Since I’d already walked in the Slopes and the Flats, many streets we walked I’d already covered. That is, until we got to Steve Seventy Street. I squealed with delight because around here, streets that run perpendicular to the river are usually numbered. I said: “Hey! Steve Sev-en-ty Street!” Turns out her mother knew Steve Seventy and it’s actually pronounced Sven-ty. I never would have known if I wasn’t walking with a real south-sider.
Robin could not walk with me for hours so we said our goodbyes. I started up a set of beautifully mosaic-ed stairs.
I had walked some of the slopes with Amy and Eric already and remembered the boundary of that walk was Eleanor Street. I made sure I stayed on the East side of it and that meant I had to go up. And up.
The views from the stairs kept getting better and better.
I meandered the slopes and even took a trip on a trail that was littered with poison ivy.
I ended up on the corner of Josephine and Arlington and had to decide whether I would go right and cut my walk short or straight up some stairs and into Arlington Heights. I chose to go up. Eventually, I found myself on Zaruba Street.
I had heard things about Arlington Heights. I knew it was South of the city and that it has a reputation for not being a very safe area. If you haven’t been there recently, it is probably much different from what you heard or remember. There used to be a large housing authority complex on the top of the hill overlooking the Mon but it is gone. Vanished. Empty, fenced-off green space. I found a blog post about it and I agree with the author’s opinion that so much green space is truly wasted if it is fenced off from the public. I also hadn’t realized that I had walked by all four of the houses in Arlington Heights. Here’s one of them that was probably abandoned and gave me the creeps.
It was facing Castel Street which was completely blocked off by cement barriers and a pile of junk.
Next to the closed street was the green space I mentioned above.
I made my way back into Arlington and took a pleasant stroll on streets surrounded by woods. I saw some interesting things like this old van in a field.
A bamboo forest.
And a notice to hippies.
I made my way to Will Way and came across someone inside a closed garage trying to get the door up. I yelled from the other side that I would pull at the same time as them to help get it open. We both pulled and the door wouldn’t budge. Another woman said “Mom, you have to unlock it first! Do you know how?” They told me thanks for helping and that I didn’t have to stick around. I got a bit away and turned back to see they finally got it open. They waved and said “thank you!” Where there’s a Will there’s a Way. (Ha, ha! I was thinking of that saying the whole time I was walking the alley.)
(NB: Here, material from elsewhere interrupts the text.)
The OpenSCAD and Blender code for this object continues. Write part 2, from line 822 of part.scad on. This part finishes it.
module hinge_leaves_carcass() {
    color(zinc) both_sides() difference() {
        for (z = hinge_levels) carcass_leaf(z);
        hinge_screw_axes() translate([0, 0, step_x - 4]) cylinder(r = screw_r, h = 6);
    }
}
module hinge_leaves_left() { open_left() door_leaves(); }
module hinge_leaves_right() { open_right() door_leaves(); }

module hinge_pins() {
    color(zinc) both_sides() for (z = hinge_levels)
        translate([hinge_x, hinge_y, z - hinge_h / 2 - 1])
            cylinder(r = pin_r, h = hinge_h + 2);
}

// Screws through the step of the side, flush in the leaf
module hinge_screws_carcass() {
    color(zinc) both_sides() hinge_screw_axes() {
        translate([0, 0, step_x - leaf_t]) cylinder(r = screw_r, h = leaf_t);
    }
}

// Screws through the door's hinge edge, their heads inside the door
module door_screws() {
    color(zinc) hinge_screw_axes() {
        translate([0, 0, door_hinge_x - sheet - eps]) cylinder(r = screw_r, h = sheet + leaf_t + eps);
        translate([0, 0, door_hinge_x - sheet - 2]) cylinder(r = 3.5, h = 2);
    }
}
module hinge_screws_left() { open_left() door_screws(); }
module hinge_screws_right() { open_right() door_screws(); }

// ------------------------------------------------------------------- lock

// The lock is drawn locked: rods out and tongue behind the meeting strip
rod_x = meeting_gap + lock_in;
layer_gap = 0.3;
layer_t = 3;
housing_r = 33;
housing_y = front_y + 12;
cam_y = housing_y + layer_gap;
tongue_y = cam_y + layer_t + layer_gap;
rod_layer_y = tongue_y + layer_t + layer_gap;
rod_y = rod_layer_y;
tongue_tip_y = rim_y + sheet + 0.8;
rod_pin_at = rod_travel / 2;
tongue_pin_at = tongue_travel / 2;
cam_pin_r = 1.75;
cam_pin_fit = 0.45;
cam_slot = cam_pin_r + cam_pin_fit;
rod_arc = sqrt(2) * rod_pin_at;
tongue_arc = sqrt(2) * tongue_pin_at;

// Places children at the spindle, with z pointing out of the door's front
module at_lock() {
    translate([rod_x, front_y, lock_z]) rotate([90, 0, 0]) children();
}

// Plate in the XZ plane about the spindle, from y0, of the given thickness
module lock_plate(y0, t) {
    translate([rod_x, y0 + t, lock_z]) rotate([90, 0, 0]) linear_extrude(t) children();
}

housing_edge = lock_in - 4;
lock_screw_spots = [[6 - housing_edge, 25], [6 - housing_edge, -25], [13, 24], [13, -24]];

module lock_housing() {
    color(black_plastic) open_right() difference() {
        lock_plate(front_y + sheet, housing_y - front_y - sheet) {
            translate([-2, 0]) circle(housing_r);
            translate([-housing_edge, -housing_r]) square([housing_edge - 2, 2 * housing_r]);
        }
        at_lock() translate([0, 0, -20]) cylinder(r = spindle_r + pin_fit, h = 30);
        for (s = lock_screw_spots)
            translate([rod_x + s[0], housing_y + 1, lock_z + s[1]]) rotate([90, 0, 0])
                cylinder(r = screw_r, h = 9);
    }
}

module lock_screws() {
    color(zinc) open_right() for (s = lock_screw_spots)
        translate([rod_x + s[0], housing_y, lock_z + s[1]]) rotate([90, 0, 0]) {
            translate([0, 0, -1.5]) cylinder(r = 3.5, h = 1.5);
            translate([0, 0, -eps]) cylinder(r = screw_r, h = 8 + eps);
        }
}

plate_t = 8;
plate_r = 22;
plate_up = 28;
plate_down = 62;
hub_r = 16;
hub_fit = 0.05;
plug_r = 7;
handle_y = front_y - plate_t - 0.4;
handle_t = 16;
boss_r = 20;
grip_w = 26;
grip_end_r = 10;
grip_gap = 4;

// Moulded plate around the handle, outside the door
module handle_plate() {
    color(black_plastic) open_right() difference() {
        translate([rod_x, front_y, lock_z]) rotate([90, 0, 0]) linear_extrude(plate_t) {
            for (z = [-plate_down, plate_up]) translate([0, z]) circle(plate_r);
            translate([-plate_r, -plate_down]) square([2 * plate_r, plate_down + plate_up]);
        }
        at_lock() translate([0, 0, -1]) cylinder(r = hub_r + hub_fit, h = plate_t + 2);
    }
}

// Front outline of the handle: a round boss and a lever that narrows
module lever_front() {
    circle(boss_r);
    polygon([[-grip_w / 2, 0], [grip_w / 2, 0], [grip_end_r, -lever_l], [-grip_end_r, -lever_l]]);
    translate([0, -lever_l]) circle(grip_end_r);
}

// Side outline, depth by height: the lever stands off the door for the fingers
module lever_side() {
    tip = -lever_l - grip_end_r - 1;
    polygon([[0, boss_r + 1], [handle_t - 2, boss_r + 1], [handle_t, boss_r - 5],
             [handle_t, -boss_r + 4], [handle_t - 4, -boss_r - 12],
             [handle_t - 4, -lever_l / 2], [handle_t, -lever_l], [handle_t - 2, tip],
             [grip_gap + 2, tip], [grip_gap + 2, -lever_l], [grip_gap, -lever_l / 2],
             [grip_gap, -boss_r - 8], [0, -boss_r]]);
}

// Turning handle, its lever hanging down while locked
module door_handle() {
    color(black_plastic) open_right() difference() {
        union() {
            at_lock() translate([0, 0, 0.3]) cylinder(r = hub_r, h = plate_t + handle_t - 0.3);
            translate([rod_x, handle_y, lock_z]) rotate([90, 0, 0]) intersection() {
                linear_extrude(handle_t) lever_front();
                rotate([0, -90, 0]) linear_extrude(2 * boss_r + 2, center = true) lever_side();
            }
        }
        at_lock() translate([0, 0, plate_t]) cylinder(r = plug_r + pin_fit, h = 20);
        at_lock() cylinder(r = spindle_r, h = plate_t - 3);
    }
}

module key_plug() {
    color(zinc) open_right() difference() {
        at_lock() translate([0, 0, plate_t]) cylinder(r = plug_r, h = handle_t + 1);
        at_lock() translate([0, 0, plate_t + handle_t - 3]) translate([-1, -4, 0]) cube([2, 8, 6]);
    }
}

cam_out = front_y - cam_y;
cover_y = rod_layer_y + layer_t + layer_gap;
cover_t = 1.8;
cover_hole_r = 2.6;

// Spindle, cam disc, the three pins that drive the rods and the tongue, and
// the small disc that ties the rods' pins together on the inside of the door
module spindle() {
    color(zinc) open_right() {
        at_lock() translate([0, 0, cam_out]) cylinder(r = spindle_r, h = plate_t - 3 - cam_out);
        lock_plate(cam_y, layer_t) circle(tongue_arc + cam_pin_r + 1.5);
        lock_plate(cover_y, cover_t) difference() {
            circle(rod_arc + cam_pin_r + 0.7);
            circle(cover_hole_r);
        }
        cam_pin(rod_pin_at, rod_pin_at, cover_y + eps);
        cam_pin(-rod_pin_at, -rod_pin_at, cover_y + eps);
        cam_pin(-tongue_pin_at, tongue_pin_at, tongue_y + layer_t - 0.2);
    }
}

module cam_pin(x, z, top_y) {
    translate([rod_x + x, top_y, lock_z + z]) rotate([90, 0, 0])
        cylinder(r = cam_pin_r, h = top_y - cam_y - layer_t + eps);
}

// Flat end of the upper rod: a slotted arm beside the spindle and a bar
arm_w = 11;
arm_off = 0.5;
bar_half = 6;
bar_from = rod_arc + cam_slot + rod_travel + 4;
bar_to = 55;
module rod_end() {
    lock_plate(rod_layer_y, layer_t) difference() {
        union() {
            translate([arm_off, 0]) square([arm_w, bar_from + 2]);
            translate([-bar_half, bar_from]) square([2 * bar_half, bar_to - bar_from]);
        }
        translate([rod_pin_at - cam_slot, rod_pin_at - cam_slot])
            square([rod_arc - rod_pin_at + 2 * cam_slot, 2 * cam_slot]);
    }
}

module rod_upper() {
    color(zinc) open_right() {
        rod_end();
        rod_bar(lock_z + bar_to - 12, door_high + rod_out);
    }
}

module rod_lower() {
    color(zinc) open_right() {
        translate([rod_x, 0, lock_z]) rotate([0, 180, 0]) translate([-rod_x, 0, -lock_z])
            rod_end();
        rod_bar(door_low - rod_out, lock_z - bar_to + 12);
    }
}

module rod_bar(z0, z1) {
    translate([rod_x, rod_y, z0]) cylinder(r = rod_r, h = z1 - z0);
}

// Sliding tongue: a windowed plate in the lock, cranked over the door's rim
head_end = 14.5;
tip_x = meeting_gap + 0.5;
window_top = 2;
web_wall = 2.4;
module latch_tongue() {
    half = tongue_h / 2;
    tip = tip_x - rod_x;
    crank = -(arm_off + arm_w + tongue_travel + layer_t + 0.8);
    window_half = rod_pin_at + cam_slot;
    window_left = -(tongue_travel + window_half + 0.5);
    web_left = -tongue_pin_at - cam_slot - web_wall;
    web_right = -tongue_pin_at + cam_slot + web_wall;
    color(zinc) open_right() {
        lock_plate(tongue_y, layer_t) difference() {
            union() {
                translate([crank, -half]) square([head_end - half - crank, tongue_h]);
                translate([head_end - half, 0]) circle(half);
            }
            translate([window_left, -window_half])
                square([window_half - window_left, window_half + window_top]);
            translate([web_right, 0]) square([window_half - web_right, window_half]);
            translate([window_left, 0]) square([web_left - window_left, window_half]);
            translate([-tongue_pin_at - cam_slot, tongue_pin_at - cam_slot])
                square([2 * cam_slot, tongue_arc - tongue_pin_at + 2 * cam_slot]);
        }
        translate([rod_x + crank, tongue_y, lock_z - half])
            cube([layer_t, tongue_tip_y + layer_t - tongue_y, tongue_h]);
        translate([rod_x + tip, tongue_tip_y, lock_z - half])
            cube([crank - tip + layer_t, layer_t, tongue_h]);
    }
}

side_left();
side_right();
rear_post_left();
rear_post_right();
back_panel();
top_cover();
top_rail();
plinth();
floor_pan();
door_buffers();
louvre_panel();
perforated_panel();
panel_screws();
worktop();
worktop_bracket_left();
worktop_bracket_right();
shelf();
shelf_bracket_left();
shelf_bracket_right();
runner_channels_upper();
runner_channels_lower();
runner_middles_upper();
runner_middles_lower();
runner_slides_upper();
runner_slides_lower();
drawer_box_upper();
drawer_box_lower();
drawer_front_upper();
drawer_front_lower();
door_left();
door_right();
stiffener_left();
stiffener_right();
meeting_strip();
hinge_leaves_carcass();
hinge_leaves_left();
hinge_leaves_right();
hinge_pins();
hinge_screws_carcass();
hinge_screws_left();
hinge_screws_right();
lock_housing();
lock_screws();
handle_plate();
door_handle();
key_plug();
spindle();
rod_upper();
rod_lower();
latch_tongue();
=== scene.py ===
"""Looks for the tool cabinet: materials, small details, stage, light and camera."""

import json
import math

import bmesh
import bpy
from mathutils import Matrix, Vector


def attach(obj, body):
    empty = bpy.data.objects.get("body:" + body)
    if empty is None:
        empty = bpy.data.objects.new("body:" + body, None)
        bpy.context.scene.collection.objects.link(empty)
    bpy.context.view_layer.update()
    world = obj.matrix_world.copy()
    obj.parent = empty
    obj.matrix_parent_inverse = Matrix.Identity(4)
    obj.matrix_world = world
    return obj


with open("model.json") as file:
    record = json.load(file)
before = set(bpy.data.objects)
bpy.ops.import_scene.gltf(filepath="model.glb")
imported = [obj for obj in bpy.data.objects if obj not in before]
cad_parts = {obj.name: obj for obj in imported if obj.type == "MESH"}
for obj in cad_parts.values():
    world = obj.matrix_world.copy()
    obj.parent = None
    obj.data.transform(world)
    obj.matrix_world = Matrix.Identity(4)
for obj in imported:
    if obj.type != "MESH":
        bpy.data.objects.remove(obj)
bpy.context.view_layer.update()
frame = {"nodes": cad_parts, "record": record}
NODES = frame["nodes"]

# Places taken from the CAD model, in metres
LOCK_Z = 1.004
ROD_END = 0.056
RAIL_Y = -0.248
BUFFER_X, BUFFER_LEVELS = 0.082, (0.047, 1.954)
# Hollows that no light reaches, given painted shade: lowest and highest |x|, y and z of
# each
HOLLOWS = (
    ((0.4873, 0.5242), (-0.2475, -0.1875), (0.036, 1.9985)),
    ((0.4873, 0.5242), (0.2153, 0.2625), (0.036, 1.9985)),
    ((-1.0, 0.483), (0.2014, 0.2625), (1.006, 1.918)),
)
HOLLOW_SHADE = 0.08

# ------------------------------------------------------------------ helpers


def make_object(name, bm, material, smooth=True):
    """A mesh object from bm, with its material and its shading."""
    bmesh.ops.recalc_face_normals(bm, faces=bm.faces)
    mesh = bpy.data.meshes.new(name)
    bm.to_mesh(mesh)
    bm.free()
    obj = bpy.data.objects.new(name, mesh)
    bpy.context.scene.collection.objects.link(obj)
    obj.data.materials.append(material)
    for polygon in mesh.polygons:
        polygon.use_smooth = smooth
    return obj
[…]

I got back down to Arlington Avenue and was very hungry. I’d been walking for almost two hours at this point. I walked by the old Arlington Street Car Loop…
…and spied a diner across Eleanor on the other side of Arlington. Eggs & Moore.
I practically ran in. The place smelled like heaven, if heaven is sweet pancakes and sizzling bacon (it is, right?) I sat at the counter and ordered a grilled chicken salad. “Does the salad have fries on it?” “Sure does!” Just what I needed to hear. I watched the three women working behind the counter. They joked with each other and seemed to really enjoy themselves. I will be coming back with the pancake expert, Johnny.
After my satisfying lunch, I made my way down Eleanor. There were a few streets I hadn’t hit when I was here before. Keibs, Letticoe, Barry. The views were just as good coming down, if not better. The sun was out now.
I was near my car but was absolutely sure I had not walked on S. 23rd Street before. It turns out I had but I didn’t know until I got home. I added about another mile to my walk but the day was beautiful and my energy had been replenished by lunch.
I saw this daydreaming kitty.
And a free couch on Carey Way!
My walk today was longer than average but it seems like I can walk further and further lately. I imagine I will be doing 10 or 15 miles at a time before the summer is over. I hope anyways!